* **Direction**
Print all of the data exactly as written.

* **Data block**
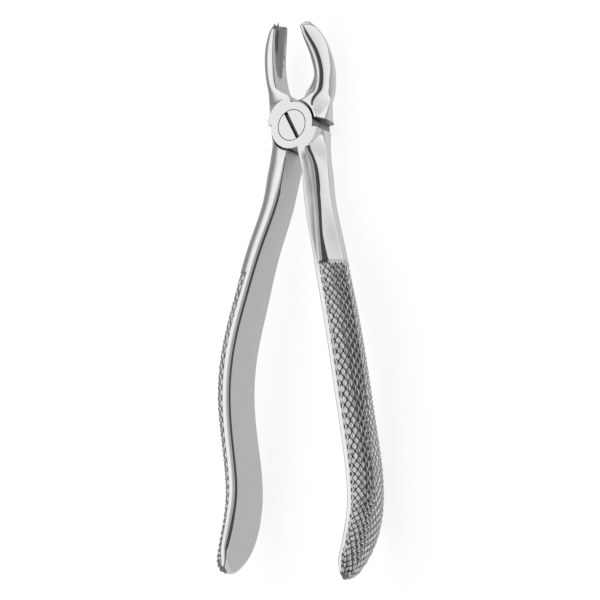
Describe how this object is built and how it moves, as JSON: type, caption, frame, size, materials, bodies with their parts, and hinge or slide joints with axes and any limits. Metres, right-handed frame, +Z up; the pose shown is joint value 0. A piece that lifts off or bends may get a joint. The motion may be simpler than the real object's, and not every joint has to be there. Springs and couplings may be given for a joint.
{
  "type": "extraction forceps",
  "caption": "Dental extraction forceps for upper molars: crossing forged halves on a slotted screw, a pointed and a rounded beak, and long handles that curl at the end.",
  "frame": {"origin": "on the axis of the pivot screw, in the plane of the joint's back face, which the forceps lie on", "axes": "+Z up the screw to its slotted head, +Y from the joint to the beaks, +X to the handle of the front half"},
  "size_m": [0.0516, 0.176, 0.0234],
  "materials": {
    "forged_steel": "polished, satin on the joint and the inner faces",
    "screw_steel": "satin, ground flush with the joint"
  },
  "bodies": {
    "back": {"back_half": "forged_steel", "pivot_screw": "screw_steel"},
    "front": {"front_half": "forged_steel"}
  },
  "joints": [
    {"name": "forceps_pivot", "type": "hinge", "parent": "back", "child": "front", "pos_m": [0, 0, 0], "axis": [0, 0, 1], "range_deg": [-14, 20]}
  ]
}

* **Answer to the task**
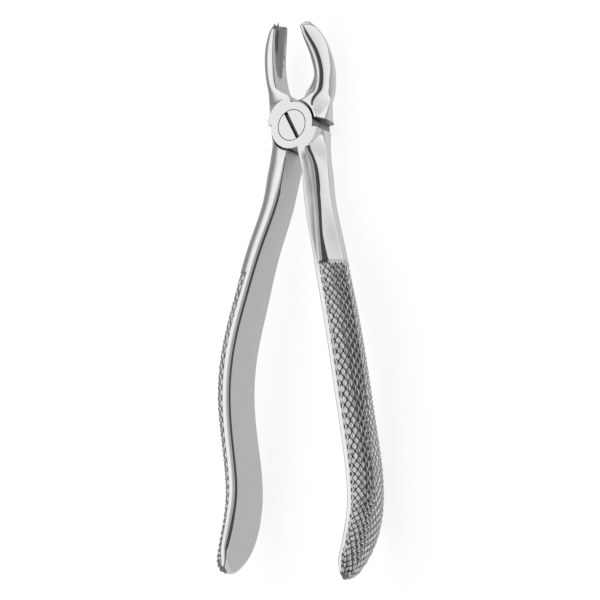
Describe how this object is built and how it moves, as JSON: type, caption, frame, size, materials, bodies with their parts, and hinge or slide joints with axes and any limits. Metres, right-handed frame, +Z up; the pose shown is joint value 0. A piece that lifts off or bends may get a joint. The motion may be simpler than the real object's, and not every joint has to be there. Springs and couplings may be given for a joint.
{
  "type": "extraction forceps",
  "caption": "Dental extraction forceps for upper molars: crossing forged halves on a slotted screw, a pointed and a rounded beak, and long handles that curl at the end.",
  "frame": {"origin": "on the axis of the pivot screw, in the plane of the joint's back face, which the forceps lie on", "axes": "+Z up the screw to its slotted head, +Y from the joint to the beaks, +X to the handle of the front half"},
  "size_m": [0.0516, 0.176, 0.0234],
  "materials": {
    "forged_steel": "polished, satin on the joint and the inner faces",
    "screw_steel": "satin, ground flush with the joint"
  },
  "bodies": {
    "back": {"back_half": "forged_steel", "pivot_screw": "screw_steel"},
    "front": {"front_half": "forged_steel"}
  },
  "joints": [
    {"name": "forceps_pivot", "type": "hinge", "parent": "back", "child": "front", "pos_m": [0, 0, 0], "axis": [0, 0, 1], "range_deg": [-14, 20]}
  ]
}